[Start]

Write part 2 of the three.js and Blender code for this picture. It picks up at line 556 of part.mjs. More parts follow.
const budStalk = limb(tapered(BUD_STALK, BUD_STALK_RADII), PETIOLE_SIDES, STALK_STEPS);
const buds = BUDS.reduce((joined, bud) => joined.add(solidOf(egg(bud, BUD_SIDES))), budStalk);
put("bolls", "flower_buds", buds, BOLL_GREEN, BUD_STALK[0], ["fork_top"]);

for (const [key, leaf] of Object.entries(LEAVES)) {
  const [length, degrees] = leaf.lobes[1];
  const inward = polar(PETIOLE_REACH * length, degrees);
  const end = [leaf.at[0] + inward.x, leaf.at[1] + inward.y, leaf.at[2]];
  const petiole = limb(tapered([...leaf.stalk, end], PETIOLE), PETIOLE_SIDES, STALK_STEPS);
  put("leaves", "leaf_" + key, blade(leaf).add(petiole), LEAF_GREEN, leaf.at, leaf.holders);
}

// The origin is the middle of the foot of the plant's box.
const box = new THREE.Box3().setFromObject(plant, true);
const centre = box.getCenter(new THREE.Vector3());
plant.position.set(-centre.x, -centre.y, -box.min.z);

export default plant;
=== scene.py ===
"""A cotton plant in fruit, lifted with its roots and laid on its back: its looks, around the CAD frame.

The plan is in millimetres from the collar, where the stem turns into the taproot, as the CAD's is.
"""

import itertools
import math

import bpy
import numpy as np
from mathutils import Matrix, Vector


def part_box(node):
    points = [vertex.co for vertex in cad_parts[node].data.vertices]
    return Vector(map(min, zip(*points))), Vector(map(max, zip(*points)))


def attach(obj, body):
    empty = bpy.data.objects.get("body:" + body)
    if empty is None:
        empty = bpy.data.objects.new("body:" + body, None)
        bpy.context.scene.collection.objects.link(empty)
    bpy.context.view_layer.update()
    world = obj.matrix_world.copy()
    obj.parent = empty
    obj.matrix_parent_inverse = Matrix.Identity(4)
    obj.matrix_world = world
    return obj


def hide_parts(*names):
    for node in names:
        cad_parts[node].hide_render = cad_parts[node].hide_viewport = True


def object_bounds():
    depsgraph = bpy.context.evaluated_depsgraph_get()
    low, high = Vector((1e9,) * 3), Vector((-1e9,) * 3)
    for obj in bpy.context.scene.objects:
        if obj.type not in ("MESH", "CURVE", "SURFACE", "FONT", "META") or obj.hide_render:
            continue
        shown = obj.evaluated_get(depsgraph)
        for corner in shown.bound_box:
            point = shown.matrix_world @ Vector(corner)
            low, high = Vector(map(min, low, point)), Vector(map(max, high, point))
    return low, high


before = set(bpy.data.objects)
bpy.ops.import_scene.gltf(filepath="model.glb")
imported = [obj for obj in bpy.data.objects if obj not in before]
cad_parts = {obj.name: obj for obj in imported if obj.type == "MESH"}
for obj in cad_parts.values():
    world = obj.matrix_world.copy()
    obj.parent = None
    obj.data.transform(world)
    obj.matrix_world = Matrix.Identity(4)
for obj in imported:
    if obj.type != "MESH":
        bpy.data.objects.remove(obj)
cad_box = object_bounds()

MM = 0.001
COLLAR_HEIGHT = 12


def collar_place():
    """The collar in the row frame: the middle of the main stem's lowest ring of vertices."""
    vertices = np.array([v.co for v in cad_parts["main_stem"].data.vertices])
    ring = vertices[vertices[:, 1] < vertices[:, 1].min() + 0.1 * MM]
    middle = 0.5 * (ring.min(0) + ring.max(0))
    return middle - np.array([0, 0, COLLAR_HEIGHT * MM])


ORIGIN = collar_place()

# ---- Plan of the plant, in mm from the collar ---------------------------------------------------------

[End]
[Start]

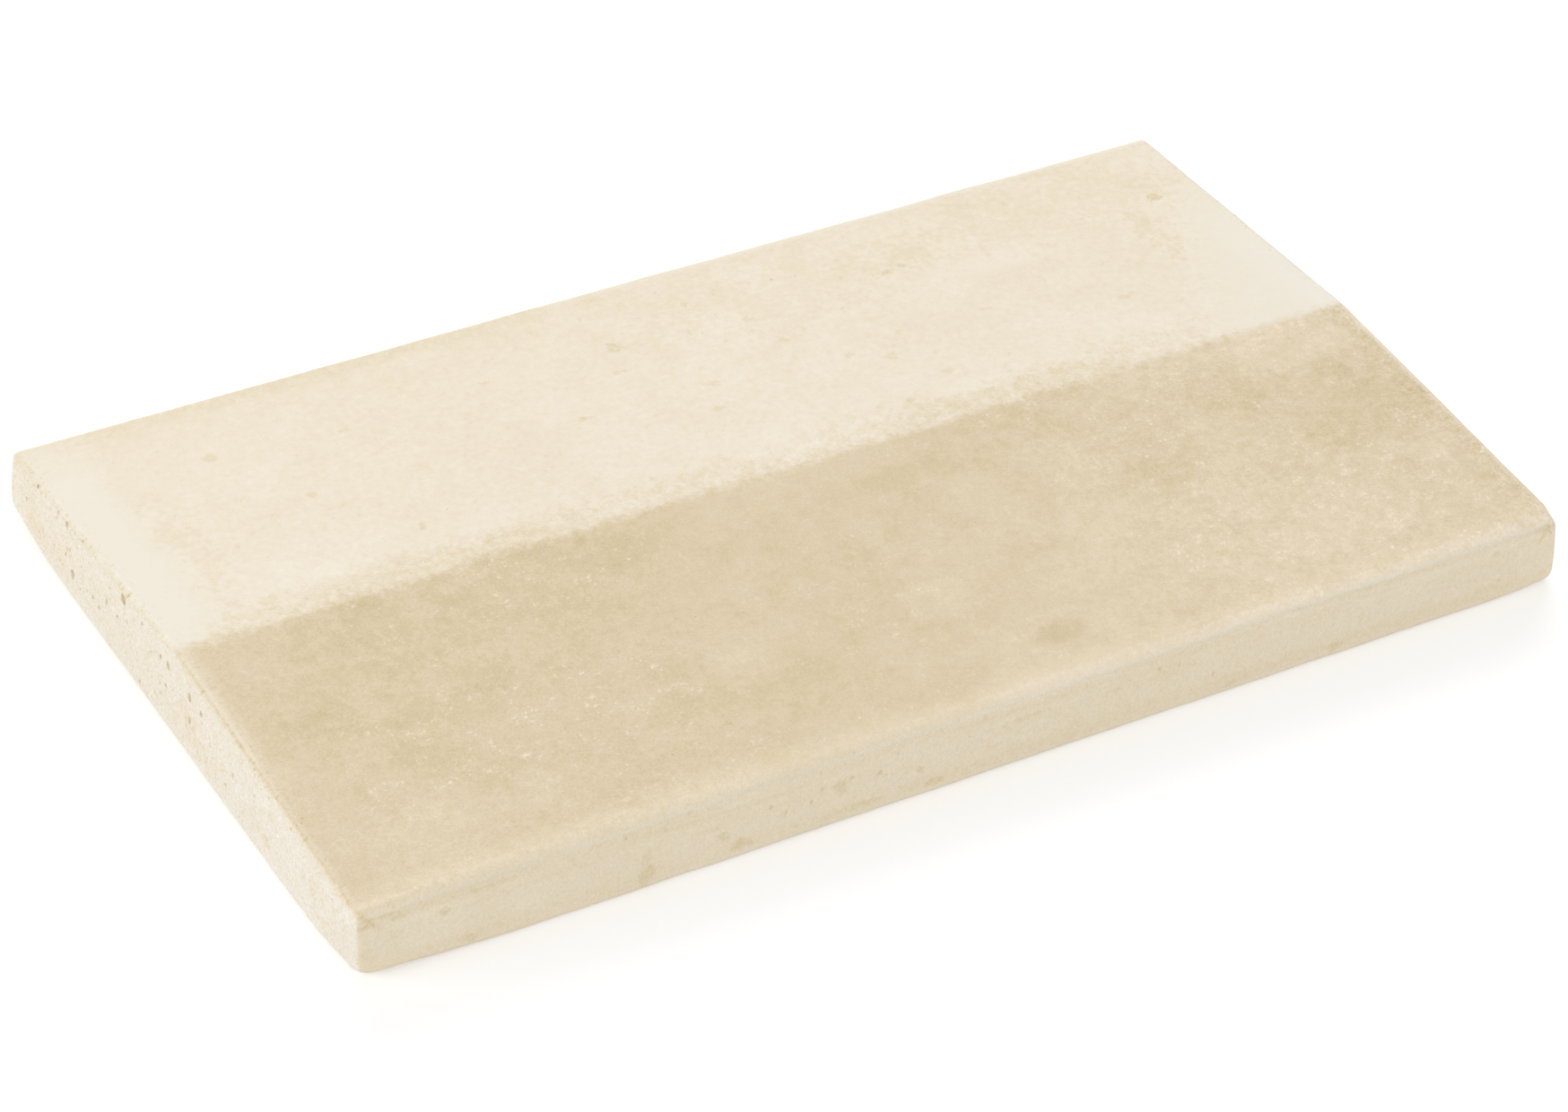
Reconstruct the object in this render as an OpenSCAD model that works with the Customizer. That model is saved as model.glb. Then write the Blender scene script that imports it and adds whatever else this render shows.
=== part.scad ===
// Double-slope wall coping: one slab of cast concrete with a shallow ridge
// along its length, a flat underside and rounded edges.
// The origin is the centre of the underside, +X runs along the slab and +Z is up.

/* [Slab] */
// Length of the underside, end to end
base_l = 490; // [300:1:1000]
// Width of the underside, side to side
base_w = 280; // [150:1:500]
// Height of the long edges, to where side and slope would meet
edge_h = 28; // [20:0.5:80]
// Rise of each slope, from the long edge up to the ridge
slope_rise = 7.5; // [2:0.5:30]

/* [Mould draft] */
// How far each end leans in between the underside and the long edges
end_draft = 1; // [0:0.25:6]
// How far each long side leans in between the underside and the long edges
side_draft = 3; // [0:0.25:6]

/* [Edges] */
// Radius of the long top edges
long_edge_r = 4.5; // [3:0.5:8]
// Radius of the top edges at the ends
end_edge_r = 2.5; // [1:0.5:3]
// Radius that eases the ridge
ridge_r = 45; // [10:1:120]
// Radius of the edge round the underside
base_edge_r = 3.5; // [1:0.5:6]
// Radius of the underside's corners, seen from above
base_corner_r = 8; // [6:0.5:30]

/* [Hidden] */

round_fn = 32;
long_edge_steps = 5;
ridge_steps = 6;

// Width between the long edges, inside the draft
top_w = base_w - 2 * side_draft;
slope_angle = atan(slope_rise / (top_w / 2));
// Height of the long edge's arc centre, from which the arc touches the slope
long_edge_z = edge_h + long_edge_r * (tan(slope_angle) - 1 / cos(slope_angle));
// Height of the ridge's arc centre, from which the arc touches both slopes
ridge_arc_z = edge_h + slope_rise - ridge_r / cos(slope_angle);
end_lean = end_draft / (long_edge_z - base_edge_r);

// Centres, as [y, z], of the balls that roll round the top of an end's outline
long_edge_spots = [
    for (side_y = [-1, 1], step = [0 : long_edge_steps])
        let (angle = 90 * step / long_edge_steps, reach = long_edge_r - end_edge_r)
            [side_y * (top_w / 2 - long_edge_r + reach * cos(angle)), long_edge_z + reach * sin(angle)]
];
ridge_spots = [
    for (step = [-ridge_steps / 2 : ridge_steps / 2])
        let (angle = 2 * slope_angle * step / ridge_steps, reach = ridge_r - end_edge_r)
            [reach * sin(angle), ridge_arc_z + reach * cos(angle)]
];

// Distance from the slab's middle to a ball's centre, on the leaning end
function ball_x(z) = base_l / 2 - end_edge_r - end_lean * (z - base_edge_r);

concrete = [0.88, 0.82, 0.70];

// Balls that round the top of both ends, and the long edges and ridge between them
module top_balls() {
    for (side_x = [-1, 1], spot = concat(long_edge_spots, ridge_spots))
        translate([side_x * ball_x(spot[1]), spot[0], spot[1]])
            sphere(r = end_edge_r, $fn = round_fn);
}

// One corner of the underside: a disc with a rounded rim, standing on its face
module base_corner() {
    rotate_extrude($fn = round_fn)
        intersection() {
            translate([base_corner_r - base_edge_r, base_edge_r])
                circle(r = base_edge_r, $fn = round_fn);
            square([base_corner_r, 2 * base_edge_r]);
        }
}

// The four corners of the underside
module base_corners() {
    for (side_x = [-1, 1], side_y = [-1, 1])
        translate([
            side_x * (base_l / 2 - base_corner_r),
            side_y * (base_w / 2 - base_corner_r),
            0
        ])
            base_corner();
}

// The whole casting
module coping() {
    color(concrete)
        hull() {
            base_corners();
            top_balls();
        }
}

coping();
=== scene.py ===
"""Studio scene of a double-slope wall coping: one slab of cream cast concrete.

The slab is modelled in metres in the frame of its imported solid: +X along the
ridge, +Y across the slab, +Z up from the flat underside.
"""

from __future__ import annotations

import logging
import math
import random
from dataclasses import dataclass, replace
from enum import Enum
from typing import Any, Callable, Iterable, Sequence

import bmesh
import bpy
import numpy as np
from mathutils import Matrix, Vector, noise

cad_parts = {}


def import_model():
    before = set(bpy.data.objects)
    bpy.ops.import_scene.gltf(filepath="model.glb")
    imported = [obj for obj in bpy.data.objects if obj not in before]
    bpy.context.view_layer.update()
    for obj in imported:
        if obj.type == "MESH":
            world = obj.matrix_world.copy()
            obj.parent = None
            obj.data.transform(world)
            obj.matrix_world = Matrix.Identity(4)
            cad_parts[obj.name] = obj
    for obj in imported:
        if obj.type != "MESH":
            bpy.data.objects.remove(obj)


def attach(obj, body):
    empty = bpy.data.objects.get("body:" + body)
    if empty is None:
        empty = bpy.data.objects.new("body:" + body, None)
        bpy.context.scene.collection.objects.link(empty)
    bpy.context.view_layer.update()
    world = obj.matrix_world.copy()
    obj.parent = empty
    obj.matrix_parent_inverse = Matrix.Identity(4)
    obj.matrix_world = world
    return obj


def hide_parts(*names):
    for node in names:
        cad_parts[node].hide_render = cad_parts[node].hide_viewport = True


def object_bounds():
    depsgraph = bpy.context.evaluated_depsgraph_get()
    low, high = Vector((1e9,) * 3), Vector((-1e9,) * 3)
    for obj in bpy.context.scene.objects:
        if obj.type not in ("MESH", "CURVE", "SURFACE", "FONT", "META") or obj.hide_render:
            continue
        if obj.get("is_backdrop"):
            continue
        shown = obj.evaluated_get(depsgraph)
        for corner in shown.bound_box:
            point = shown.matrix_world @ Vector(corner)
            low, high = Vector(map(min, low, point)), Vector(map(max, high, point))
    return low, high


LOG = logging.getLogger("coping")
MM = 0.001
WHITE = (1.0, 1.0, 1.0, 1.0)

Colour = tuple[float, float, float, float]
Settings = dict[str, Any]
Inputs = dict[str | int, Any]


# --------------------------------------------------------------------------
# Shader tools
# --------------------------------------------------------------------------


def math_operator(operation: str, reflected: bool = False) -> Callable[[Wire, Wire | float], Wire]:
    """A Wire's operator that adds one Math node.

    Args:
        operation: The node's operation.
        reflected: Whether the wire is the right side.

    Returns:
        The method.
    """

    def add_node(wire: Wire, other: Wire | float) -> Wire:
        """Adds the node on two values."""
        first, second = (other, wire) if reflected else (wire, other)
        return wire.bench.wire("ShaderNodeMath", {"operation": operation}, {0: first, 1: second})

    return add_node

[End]

What is required
Among the lines above, find the one with "Reconstruct the object" and the one with "and +Z is up.". Quote both and everything between them, exactly.

Response to this task
Reconstruct the object in this render as an OpenSCAD model that works with the Customizer. That model is saved as model.glb. Then write the Blender scene script that imports it and adds whatever else this render shows.
=== part.scad ===
// Double-slope wall coping: one slab of cast concrete with a shallow ridge
// along its length, a flat underside and rounded edges.
// The origin is the centre of the underside, +X runs along the slab and +Z is up.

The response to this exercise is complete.